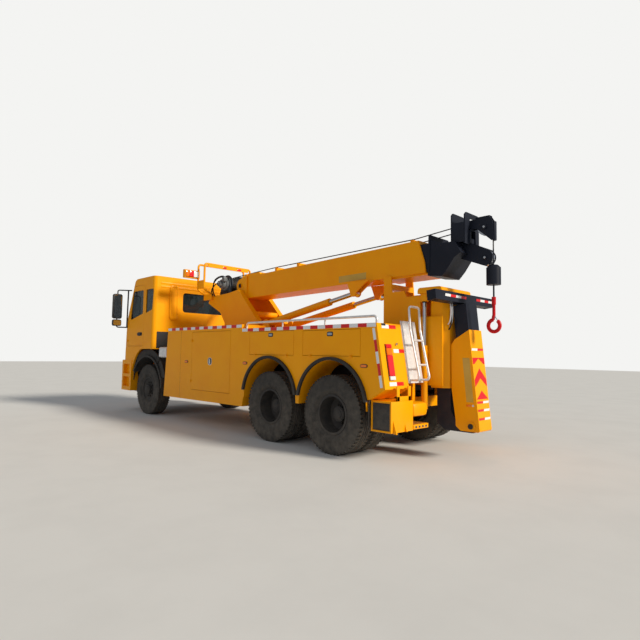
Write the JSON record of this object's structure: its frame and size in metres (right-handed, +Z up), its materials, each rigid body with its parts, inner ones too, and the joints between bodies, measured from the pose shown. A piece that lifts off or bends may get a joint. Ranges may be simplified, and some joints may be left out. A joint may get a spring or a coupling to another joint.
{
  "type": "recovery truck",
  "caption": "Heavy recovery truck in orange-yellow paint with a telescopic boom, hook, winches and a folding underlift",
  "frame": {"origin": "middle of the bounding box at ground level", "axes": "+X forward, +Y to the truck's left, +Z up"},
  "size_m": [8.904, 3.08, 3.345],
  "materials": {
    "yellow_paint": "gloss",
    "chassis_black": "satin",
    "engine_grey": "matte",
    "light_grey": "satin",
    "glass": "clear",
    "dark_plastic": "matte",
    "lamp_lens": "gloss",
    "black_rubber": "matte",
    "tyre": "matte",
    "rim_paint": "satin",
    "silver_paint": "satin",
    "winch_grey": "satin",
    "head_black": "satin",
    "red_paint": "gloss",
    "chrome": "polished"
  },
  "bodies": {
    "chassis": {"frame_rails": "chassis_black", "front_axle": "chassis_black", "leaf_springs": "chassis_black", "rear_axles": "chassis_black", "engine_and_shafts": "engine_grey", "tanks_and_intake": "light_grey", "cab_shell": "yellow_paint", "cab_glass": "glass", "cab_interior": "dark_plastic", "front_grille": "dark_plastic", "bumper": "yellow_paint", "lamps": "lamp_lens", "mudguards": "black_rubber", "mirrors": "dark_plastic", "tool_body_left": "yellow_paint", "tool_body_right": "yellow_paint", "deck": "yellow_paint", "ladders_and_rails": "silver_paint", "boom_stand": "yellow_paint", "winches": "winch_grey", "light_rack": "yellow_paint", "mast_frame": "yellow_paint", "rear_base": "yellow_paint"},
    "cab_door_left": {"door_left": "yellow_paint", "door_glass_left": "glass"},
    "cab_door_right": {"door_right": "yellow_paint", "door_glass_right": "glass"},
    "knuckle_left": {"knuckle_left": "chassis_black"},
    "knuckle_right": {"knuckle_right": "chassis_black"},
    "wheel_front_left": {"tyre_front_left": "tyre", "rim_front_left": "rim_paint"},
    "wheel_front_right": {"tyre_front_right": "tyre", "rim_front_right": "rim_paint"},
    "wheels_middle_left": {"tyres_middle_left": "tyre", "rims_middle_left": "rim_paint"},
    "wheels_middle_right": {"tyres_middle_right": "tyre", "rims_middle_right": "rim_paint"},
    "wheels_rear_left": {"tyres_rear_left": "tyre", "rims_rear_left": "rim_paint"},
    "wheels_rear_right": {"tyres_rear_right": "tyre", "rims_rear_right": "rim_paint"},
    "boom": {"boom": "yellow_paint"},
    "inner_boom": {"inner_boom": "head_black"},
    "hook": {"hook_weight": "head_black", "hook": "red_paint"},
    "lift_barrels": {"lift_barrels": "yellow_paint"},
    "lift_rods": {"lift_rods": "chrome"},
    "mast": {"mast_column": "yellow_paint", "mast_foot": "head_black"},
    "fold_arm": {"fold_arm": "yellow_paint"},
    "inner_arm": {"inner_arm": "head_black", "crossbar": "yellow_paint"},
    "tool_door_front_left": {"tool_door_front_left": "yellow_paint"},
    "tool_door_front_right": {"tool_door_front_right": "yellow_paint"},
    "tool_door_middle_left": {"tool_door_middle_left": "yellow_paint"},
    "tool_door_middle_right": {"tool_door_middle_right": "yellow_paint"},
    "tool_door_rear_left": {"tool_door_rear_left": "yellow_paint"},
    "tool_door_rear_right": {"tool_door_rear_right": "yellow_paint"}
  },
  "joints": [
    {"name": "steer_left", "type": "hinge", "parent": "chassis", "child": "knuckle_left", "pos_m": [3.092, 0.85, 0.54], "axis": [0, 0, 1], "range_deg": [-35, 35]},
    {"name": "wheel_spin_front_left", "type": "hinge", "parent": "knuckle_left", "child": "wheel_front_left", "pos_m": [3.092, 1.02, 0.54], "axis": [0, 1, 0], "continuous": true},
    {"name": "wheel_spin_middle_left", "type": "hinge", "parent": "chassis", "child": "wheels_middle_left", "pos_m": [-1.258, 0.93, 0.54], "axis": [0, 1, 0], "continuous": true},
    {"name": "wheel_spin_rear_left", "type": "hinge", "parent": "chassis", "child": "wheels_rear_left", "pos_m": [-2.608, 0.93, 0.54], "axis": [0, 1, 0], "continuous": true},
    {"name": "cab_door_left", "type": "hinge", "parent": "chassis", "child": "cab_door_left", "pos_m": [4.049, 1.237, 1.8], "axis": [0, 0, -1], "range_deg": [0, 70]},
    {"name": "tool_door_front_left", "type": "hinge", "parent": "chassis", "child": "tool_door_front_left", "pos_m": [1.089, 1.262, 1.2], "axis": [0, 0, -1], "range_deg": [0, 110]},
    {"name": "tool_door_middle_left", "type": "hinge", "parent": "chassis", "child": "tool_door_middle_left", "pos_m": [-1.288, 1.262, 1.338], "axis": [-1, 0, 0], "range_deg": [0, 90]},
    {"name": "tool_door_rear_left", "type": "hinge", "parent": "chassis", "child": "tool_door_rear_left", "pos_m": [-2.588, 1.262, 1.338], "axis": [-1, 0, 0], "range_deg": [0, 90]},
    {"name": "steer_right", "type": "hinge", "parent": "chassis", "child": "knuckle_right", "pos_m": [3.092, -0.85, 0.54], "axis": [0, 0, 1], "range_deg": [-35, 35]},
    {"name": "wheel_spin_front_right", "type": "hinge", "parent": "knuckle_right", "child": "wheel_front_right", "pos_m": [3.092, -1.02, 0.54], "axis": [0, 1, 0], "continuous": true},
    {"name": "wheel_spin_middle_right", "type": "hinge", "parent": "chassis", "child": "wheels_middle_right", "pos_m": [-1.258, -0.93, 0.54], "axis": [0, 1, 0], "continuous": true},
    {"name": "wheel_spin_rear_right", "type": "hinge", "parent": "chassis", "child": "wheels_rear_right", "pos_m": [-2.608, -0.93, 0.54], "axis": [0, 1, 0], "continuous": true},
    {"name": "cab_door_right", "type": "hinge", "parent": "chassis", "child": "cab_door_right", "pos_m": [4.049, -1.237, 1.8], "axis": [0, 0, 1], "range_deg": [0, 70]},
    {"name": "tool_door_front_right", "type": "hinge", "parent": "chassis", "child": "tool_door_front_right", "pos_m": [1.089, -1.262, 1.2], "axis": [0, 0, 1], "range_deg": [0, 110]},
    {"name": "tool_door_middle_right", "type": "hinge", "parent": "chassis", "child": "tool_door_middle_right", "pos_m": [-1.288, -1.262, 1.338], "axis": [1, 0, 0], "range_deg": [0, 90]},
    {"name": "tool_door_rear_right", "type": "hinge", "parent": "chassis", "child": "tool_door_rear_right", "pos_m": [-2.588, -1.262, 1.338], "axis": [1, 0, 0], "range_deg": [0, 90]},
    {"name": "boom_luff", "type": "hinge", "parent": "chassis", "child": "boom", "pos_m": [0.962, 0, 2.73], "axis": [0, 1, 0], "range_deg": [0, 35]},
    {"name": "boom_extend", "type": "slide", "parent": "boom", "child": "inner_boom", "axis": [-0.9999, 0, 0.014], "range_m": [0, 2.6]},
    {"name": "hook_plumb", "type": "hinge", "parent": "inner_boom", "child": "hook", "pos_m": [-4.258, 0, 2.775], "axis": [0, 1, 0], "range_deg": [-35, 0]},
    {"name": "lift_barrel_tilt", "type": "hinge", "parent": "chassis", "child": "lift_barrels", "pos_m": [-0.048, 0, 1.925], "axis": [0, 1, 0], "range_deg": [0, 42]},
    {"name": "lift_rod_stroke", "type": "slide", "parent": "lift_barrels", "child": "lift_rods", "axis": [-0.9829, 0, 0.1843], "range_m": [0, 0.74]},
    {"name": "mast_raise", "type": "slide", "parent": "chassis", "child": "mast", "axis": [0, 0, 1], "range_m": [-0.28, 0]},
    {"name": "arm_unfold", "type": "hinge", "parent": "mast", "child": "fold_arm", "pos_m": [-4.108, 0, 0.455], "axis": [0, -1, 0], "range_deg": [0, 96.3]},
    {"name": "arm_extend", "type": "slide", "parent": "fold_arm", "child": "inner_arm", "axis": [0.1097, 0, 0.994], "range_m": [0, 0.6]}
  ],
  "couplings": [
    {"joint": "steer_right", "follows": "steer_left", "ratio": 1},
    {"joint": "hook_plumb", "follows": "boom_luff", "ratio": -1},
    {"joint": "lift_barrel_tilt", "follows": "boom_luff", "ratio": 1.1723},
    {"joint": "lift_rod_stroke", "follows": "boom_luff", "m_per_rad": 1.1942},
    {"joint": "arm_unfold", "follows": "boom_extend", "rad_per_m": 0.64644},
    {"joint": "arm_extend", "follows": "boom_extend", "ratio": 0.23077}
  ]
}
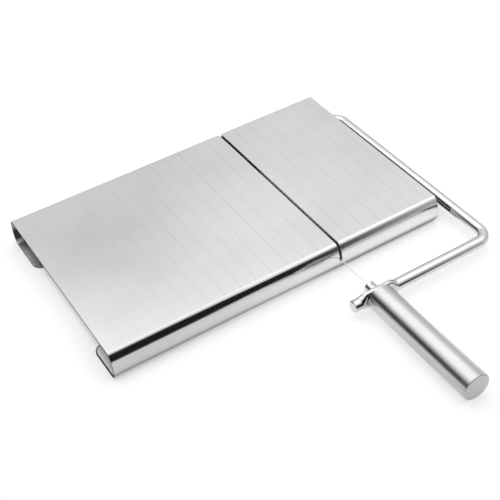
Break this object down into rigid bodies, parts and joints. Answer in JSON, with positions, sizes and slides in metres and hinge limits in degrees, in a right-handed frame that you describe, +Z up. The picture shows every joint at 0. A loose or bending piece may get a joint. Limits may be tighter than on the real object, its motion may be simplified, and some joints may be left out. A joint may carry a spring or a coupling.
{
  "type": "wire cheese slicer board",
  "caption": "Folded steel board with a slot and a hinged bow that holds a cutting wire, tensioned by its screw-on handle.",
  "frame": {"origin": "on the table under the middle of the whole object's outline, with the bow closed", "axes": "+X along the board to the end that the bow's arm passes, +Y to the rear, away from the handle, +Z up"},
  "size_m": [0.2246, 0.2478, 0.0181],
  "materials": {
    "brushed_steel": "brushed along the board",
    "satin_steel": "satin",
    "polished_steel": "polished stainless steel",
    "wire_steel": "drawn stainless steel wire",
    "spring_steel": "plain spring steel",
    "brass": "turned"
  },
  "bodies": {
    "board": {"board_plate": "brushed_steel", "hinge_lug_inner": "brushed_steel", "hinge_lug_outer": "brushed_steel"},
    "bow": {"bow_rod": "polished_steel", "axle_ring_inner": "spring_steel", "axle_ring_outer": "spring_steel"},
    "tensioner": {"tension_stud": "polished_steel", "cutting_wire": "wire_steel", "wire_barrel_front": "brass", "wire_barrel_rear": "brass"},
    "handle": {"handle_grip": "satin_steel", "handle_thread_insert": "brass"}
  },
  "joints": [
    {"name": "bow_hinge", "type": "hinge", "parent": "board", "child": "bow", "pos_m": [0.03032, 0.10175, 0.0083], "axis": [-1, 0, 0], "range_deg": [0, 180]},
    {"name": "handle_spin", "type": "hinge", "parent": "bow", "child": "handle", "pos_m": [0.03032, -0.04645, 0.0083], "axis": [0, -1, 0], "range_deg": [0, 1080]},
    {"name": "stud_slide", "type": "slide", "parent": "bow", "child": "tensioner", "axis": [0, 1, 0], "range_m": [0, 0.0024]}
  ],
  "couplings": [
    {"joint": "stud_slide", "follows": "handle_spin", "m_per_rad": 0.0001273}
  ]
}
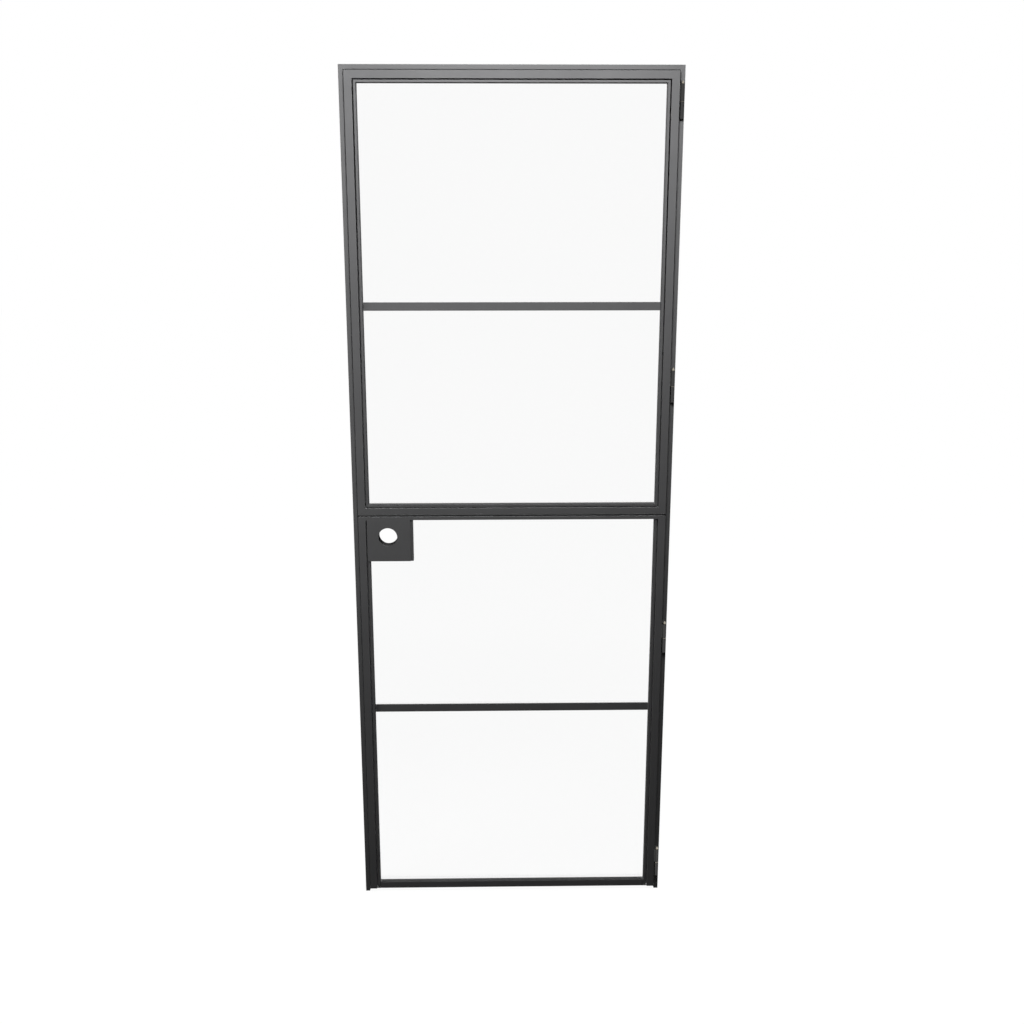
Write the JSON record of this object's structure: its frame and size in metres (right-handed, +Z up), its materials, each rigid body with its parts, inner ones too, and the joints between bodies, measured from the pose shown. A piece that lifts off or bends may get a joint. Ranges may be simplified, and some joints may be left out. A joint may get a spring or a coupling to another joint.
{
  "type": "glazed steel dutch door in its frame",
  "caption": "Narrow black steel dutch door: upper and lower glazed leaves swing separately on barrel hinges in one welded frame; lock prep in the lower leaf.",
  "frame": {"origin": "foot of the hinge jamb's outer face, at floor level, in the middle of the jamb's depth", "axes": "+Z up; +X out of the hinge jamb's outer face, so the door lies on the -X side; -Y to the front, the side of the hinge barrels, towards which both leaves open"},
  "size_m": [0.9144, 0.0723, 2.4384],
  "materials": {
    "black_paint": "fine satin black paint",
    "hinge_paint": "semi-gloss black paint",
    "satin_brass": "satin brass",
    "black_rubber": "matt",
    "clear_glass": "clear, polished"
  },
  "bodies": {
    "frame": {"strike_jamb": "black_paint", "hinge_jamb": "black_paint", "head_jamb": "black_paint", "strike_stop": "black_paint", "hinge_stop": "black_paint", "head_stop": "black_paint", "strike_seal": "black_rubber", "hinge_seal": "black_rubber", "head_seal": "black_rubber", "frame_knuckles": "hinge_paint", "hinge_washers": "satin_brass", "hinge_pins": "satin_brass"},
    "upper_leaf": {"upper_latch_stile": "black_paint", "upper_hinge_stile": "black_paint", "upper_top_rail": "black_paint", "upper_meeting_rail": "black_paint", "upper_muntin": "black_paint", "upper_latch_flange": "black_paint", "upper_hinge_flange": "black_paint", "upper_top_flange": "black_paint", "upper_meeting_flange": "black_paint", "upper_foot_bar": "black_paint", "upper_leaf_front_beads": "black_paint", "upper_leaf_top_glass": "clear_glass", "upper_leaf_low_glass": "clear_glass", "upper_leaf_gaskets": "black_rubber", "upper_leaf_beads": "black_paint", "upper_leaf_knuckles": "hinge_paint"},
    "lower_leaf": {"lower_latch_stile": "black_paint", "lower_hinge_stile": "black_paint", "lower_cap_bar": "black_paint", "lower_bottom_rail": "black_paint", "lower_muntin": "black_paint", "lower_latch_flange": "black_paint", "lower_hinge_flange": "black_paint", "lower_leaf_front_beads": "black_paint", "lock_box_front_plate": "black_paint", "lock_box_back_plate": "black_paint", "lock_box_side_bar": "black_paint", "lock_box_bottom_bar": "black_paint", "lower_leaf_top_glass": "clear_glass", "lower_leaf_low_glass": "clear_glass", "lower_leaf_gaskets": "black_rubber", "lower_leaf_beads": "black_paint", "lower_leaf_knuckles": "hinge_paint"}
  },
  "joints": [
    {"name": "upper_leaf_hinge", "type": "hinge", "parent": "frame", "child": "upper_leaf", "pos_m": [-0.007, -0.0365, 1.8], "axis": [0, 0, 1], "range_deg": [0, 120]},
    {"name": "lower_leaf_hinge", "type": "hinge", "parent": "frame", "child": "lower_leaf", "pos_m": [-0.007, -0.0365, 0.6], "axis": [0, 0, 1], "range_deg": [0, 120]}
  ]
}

- _THE EXERCISE_
Take every line above carrying "that" and return it.

- _FULL SOLUTION_
Write the JSON record of this object's structure: its frame and size in metres (right-handed, +Z up), its materials, each rigid body with its parts, inner ones too, and the joints between bodies, measured from the pose shown. A piece that lifts off or bends may get a joint. Ranges may be simplified, and some joints may be left out. A joint may get a spring or a coupling to another joint.
Break this object down into rigid bodies, parts and joints. Answer in JSON, with positions, sizes and slides in metres and hinge limits in degrees, in a right-handed frame that you describe, +Z up. The picture shows every joint at 0. A loose or bending piece may get a joint. Limits may be tighter than on the real object, its motion may be simplified, and some joints may be left out. A joint may carry a spring or a coupling.
  "caption": "Folded steel board with a slot and a hinged bow that holds a cutting wire, tensioned by its screw-on handle.",
  "frame": {"origin": "on the table under the middle of the whole object's outline, with the bow closed", "axes": "+X along the board to the end that the bow's arm passes, +Y to the rear, away from the handle, +Z up"},
Write the JSON record of this object's structure: its frame and size in metres (right-handed, +Z up), its materials, each rigid body with its parts, inner ones too, and the joints between bodies, measured from the pose shown. A piece that lifts off or bends may get a joint. Ranges may be simplified, and some joints may be left out. A joint may get a spring or a coupling to another joint.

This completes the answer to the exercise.